Biden insists the economy is strong, and to some extent that’s true: Unemployment is low and household balance sheets are still in good shape. But inflation is high, GDP numbers are weak, a recession is looming, wages after inflation are falling and so is the stock market. Biden didn’t cause inflation — that was the result of supply constraints from the pandemic, loose monetary policy and the Trump-era stimulus bills. But then, just as the economy was starting to recover, the 2021 American Rescue Plan came along and made inflation even worse.

Economists estimate it was way too large and may have added from  2 to 4 percentage points to inflation. Coming on top of trillions of dollars in relief spending by the previous administration, the American Rescue Plan was excessive, in part, because it gave generous benefits to families who didn’t need it — middle- and upper-middle-class families who made six figures got checks. This may have been politically popular at the time, but the inflation it caused is harder on low earners who are more price-sensitive and will experience more harm during any recession caused by the efforts to fight inflation.

Nor is Biden responsible for high energy prices, which were starting to rise as we came out of the pandemic and then went even higher because of the war in Ukraine. But his rhetoric against oil companies — suspending leases on public land, promising to eliminate use of fossil fuels and calling for oil companies to pay more for capital — reduced their incentive to invest in new production. He also nixed the Keystone XL pipeline from Canada, which had been slated to be finished early in 2023. All this adds up to fewer sources of energy now and less resilience to international price shocks.

Biden’s next, and supposedly best, legislative achievement was the 2021 $550 billion infrastructure bill. And there are aspects of it that are good for the economy: Improvements to ports and roads, creating resiliency to climate change, and expanding access to high-speed internet are all winners. But how the execution of these goals will play out is a major source of concern. For example, the bill ensures that as many jobs as possible go to union workers. In principle, there is nothing wrong with hiring unionized workers. But when government projects give unions a monopoly, it drives up costs and drags out timelines by years. A more competitive bidding process for labor would increase the odds the projects will go well and not cost taxpayers extra money.

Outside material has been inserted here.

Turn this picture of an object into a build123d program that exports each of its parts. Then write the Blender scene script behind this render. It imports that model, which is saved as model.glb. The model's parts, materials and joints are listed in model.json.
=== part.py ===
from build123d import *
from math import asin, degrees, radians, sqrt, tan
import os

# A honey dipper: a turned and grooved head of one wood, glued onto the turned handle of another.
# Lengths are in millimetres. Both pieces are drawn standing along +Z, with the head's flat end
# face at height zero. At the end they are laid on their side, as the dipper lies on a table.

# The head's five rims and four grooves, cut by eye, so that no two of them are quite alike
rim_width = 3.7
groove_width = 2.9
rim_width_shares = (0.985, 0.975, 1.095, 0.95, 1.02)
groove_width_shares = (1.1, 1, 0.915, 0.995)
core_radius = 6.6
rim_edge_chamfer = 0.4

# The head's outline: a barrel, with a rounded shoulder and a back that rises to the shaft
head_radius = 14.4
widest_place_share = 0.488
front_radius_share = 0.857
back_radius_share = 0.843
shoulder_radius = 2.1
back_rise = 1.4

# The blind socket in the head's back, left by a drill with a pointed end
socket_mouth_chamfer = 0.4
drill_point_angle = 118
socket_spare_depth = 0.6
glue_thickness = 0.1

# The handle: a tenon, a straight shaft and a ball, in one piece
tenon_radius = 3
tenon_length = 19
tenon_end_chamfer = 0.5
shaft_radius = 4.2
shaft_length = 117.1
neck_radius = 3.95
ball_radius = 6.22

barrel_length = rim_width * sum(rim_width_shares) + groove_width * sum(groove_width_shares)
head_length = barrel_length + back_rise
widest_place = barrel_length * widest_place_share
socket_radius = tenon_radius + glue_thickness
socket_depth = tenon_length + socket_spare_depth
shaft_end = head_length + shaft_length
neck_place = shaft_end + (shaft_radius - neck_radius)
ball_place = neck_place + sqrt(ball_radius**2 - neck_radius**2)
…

Overall, there has been little, if any, attention paid to cost control. The bill also contains a lot of money for politically favored projects, such as his administration’s infatuation with passenger railroads and electric cars.

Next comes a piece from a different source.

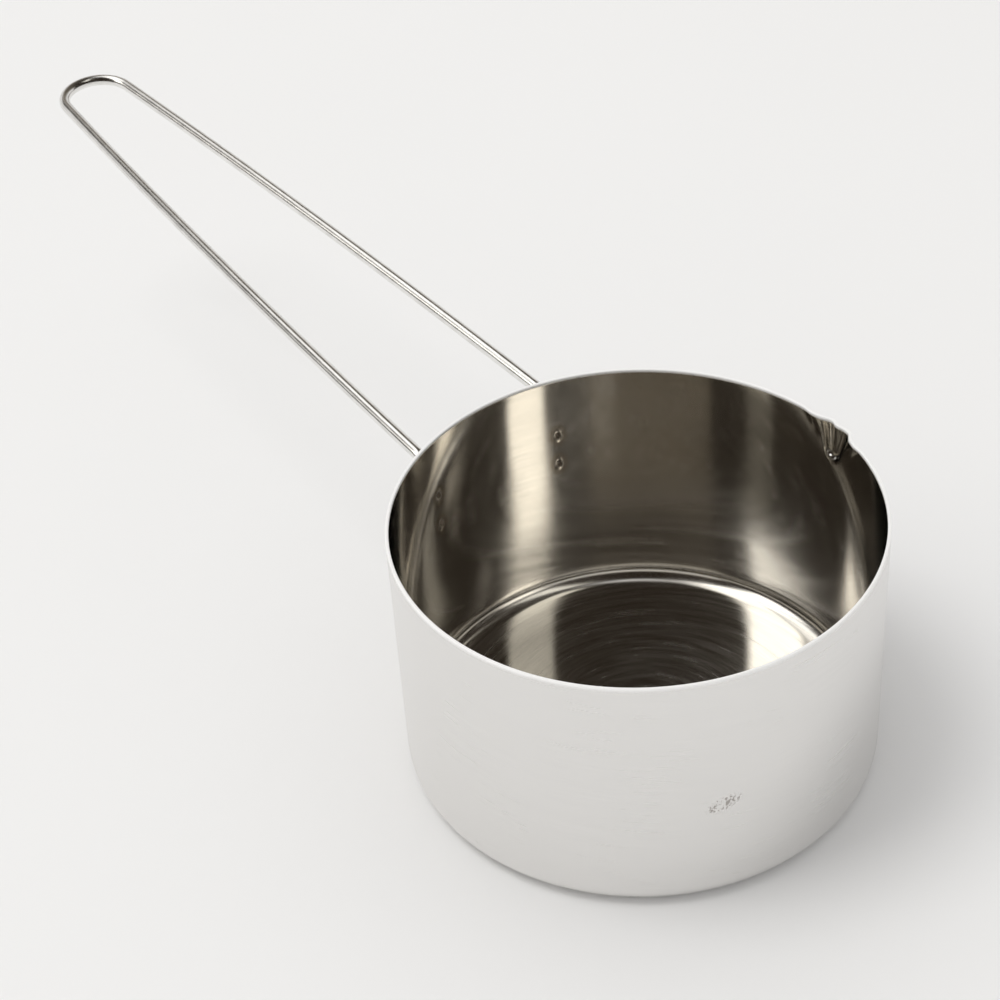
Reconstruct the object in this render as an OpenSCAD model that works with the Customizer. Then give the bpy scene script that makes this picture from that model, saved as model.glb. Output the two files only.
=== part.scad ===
// Candle melting pot: a round cup drawn from sheet steel, with a pour lip pinched
// into its rim, and a long loop handle bent from round wire and spot-welded to the wall.
// Origin: centre of the base's underside. +Z is up and the handle points along -X.
// All sizes are in millimetres and all angles in degrees.

/* [Cup] */
// Outer diameter of the cup
cup_d = 110; // [90:1:140]
// Height of the cup, from the base to the rim
cup_h = 65; // [55:1:90]
// Thickness of the sheet that the cup is drawn from
sheet_t = 0.8; // [0.6:0.1:1.2]
// Inside radius of the corner between the floor and the wall
corner_r = 4.2; // [1:0.1:8]

/* [Pour lip] */
// Angle from the handle round to the lip, clockwise from above
lip_turn = 96; // [60:1:150]
// How far the lip stands out from the wall at the rim
lip_out = 1.6; // [0.8:0.1:3]
// Depth of the lip's groove below the rim
lip_depth = 10; // [6:0.5:16]
// Radius of the groove where it dies into the wall
lip_tip_r = 1.2; // [0.9:0.1:2]
// Lean of the groove's axis, which sets how wide the lip opens at the rim
lip_lean = 25; // [15:1:35]

/* [Handle] */
// Diameter of the handle's wire
wire_d = 3; // [2:0.1:4]
// Distance between the two legs where they meet the cup, centre to centre
leg_span = 37; // [28:1:50]
// Diameter of the end loop, on the wire's centreline
loop_d = 19.2; // [14:0.2:28]
// Length of the handle from its bend to the tip of the loop, on the centreline
handle_len = 195; // [120:1:240]
// Rise of the handle above level
handle_slope = 4.2; // [0:0.1:20]
// How far each leg bows outward at mid length
leg_bow = 1.2; // [0.4:0.1:3]
// Radius of the bend that turns each leg down along the wall, on the centreline
bend_r = 5; // [4:0.5:10]
// Height at which the legs leave the wall
bend_h = 57.5; // [45:0.5:65]
// Height of the cut lower ends of the legs
foot_h = 35.5; // [15:0.5:38]

/* [Welds] */
// Depth of the upper spot welds below the rim
weld_upper_depth = 16.6; // [14:0.1:20]
// Depth of the lower spot welds below the rim
weld_lower_depth = 25; // [21:0.1:27]
// Height of each spot weld
weld_h = 3.6; // [2:0.1:5]
// Radius of each spot weld, round the line where the wire meets the wall
weld_r = 1.4; // [1:0.1:2]

/* [Hidden] */

STEEL = [0.80, 0.79, 0.77];
BRIGHT_WIRE = [0.90, 0.90, 0.89];
WELD_METAL = [0.58, 0.54, 0.48];

ROUND_FN = 128;
WIRE_FN = 48;
// Steps in a full turn where a small piece follows the cup's wall
WALL_FN = 720;
// Sides of the wire, and rings along each stretch of one leg
WIRE_SIDES = 20;
BEND_STEPS = 9;
LEG_STEPS = 14;
LOOP_STEPS = 12;

UP = [0, 0, 1];
// Sides as seen by someone who holds the handle with the cup in front
LEFT = 1;
RIGHT = -1;

cup_r = cup_d / 2;
wire_r = wire_d / 2;
half_span = leg_span / 2;
// The wire stands this far off the wall between its welds
weld_gap = 0.1;
// Distance from the cup's axis to each leg's centreline, along the handle
leg_x = sqrt(pow(cup_r + wire_r + weld_gap, 2) - pow(half_span, 2));

// The lip's groove is a cone whose axis leans inward as it rises.
lip_axis_len = lip_depth * cos(lip_lean) - lip_out * sin(lip_lean);
lip_growth = (lip_out * cos(lip_lean) + lip_depth * sin(lip_lean)) / lip_axis_len;
// The cone runs on past the rim, where it is cut off level
lip_over = 4;

// The handle lies in one sloping plane, x out along the slope and y to the left. Each leg
// is one shallow arc in it, from heading leg_a0 towards the middle where it leaves the cup
// to heading leg_a1 where the end loop begins. leg_swing is half of that change.
loop_r = loop_d / 2;
loop_x = handle_len - loop_r;
leg_swing = 2 * atan(2 * leg_bow / loop_x);
PLANE_UP = [sin(handle_slope), 0, cos(handle_slope)];

function plane_point(p) = [
    -leg_x - p[0] * cos(handle_slope), p[1], bend_h + p[0] * sin(handle_slope)
];
function plane_heading(a) = [
    -cos(a) * cos(handle_slope), -sin(a), cos(a) * sin(handle_slope)
];
// Length of wire between the bend's corner and the end of the bend
function reach_at(a) = bend_r * tan((90 - asin(plane_heading(a)[2])) / 2);
function leg_start(a) = [reach_at(a) * cos(a), half_span - reach_at(a) * sin(a)];
function loop_point(a) = [loop_x + loop_r * sin(a), loop_r * cos(a)];
function leg_chord(mean) = loop_point(mean + leg_swing) - leg_start(mean - leg_swing);
function heading_of(v) = atan2(-v[1], v[0]);
// The chord's heading depends on its own ends, so it is found by repeating
function settle(mean, rounds) =
    rounds == 0 ? mean : settle(heading_of(leg_chord(mean)), rounds - 1);

leg_mean = settle(0, 12);
leg_a0 = leg_mean - leg_swing;
leg_a1 = leg_mean + leg_swing;
bow_r = norm(leg_chord(leg_mean)) / (2 * sin(leg_swing));
bend_reach = reach_at(leg_a0);
bend_angle = 90 - asin(plane_heading(leg_a0)[2]);
bend_foot = [-leg_x, half_span, bend_h - bend_reach];

function unit(v) = v / norm(v);
bend_out = unit([plane_heading(leg_a0)[0], plane_heading(leg_a0)[1], 0]);
bend_side = cross(UP, bend_out);

// Each station of the wire is its centre, its direction and a direction square to that
function bend_station(b) = [
    bend_foot + bend_r * ((1 - cos(b)) * bend_out + sin(b) * UP),
    cos(b) * UP + sin(b) * bend_out,
    bend_side
];
function plane_station(p, a) = [
    plane_point(p), plane_heading(a), cross(PLANE_UP, plane_heading(a))
];
function leg_station(a) = plane_station(
    leg_start(leg_a0) + bow_r * [sin(a) - sin(leg_a0), cos(a) - cos(leg_a0)], a
);

left_stations = concat(
    [[[-leg_x, half_span, foot_h], UP, bend_side]],
    [for (i = [0 : BEND_STEPS]) bend_station(bend_angle * i / BEND_STEPS)],
    [for (i = [1 : LEG_STEPS]) leg_station(leg_a0 + 2 * leg_swing * i / LEG_STEPS)],
    [for (i = [1 : LOOP_STEPS])
        let (a = leg_a1 + (90 - leg_a1) * i / LOOP_STEPS)
        plane_station(loop_point(a), a)]
);

function ring(station) = [
    for (i = [0 : WIRE_SIDES - 1])
        let (turn = 360 * i / WIRE_SIDES, side = station[2], over = cross(station[1], side))
        station[0] + wire_r * (cos(turn) * side + sin(turn) * over)
];
function mirrored(points) = [for (p = points) [p[0], -p[1], p[2]]];

// Solid of revolution with a rounded lower edge
module slug(r, h, edge_r) {
    rotate_extrude($fn = ROUND_FN) {
        square([r - edge_r, edge_r]);
        translate([0, edge_r]) square([r, h - edge_r]);
        intersection() {
            translate([r - edge_r, edge_r]) circle(r = edge_r, $fn = WIRE_FN);
            translate([r - edge_r, 0]) square([edge_r, edge_r]);
        }
    }
}

// The cone of the pour lip, made smaller by inset all round for its inner face
module lip_cone(inset) {
    start = -(lip_tip_r - inset) / lip_growth;
    reach = lip_axis_len + lip_over - start;
    rotate([0, 0, 180 - lip_turn])
        translate([cup_r, 0, cup_h - lip_depth])
        rotate([0, -lip_lean, 0])
        translate([-lip_tip_r, 0, start])
        cylinder(r1 = 0, r2 = reach * lip_growth, h = reach, $fn = ROUND_FN);
}

module pot_cup() {
    color(STEEL) difference() {
        union() {
            slug(cup_r, cup_h, corner_r + sheet_t);
            lip_cone(0);
        }
        translate([0, 0, sheet_t]) slug(cup_r - sheet_t, 2 * cup_h, corner_r);
        lip_cone(sheet_t);
        translate([0, 0, cup_h]) cylinder(r = 2 * cup_r, h = cup_h, $fn = ROUND_FN);
    }
}

// The wire from the left foot round the end loop to the right foot
module wire_handle() {
    left = [for (station = left_stations) ring(station)];
    tip = len(left) - 1;
    right = [for (i = [tip - 1 : -1 : 0]) mirrored(left[i])];
    rings = concat(left, right);
    last = (len(rings) - 1) * WIRE_SIDES;
    points = [for (r = rings) for (p = r) p];
    skin = [
        for (j = [0 : len(rings) - 2]) for (i = [0 : WIRE_SIDES - 1])
            let (a = j * WIRE_SIDES + i, b = j * WIRE_SIDES + (i + 1) % WIRE_SIDES)
            [a, a + WIRE_SIDES, b + WIRE_SIDES, b]
    ];
    ends = [
        [for (i = [0 : WIRE_SIDES - 1]) i],
        [for (i = [WIRE_SIDES - 1 : -1 : 0]) last + i]
    ];
    color(BRIGHT_WIRE) polyhedron(points = points, faces = concat(skin, ends));
}

// Metal fused between the wire and the wall, outside both
module spot_weld(side, depth) {
    seat = side * asin(half_span / (cup_r + wire_r + weld_gap));
    color(WELD_METAL) rotate([0, 0, 180 - seat]) difference() {
        translate([cup_r, 0, cup_h - depth - weld_h / 2])
            cylinder(r = weld_r, h = weld_h, $fn = WIRE_FN);
        cylinder(r = cup_r, h = cup_h, $fn = WALL_FN);
        translate([cup_r + wire_r + weld_gap, 0, 0])
            cylinder(r = wire_r, h = cup_h, $fn = WIRE_FN);
    }
}

module weld_left_upper() { spot_weld(LEFT, weld_upper_depth); }
module weld_left_lower() { spot_weld(LEFT, weld_lower_depth); }
module weld_right_upper() { spot_weld(RIGHT, weld_upper_depth); }
module weld_right_lower() { spot_weld(RIGHT, weld_lower_depth); }

pot_cup();
wire_handle();
weld_left_upper();
weld_left_lower();
weld_right_upper();
weld_right_lower();
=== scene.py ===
"""The finished look of a candle melting pot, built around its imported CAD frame.

The pot is one drawn steel cup with a pinched pour lip, one bent wire handle and four spot
welds. Sizes are in metres in the CAD frame: the origin is the centre of the base, +Z is up
and the handle points along -X.
"""

import logging
import math
from dataclasses import dataclass
from enum import Enum
from typing import Any, Dict, List, Optional, Sequence, Tuple, Union

import bpy
from mathutils import Matrix, Vector

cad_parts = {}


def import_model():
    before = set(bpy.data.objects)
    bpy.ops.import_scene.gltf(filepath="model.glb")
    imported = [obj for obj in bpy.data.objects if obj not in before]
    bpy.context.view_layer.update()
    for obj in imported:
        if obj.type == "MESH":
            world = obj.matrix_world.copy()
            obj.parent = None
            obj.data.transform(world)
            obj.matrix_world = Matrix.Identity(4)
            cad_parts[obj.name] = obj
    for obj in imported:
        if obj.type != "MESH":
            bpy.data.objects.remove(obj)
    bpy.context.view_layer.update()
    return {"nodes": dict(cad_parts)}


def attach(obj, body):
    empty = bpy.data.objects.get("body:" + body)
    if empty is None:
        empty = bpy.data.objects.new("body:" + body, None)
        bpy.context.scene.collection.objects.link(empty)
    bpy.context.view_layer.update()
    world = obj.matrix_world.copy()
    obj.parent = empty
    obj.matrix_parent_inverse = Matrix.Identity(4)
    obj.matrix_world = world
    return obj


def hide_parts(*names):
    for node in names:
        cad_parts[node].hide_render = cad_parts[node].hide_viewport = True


MM = 0.001
BODY = "root"

Colour = Tuple[float, float, float]
Number = Union[float, int, "Value"]

log = logging.getLogger("melting_pot")


# ---------------------------------------------------------------- node trees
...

Investments in the economy can pay off, but like any investment they must be well-targeted and not excessively expensive, otherwise they just increase the deficit without generating much growth. And more debt makes the economy less resilient because higher interest rates mean there will be less room for spending in the future when we really need it.

This year’s $280 billion CHIPS Act suffers from many of the same problems as the infrastructure bill. It aims to increase production of American memory chips that are critical to the economy. Funding scientific research is great, and in theory, the bill aims to make the economy more resilient by reshoring production of an important good. But the US lacks the skilled labor force to make the chips it needs. Even more worrying is the instinct to craft industrial policy that tends to make domestic industry less competitive, robs domestic producers of quality inputs from abroad and makes goods more expensive.

It also creates more distortions in the economy by spending on favored industries.

And again, the bill favors more expensive unionized workers, who don’t have a great track record embracing new technology. Innovation and an ability to adapt to new technology is critical to a healthy economy. Industrial policy is tempting because you can direct money to places that appear to promise growth. But even if the process never gets corrupted (which it often does), picking winners is extremely difficult without market discipline.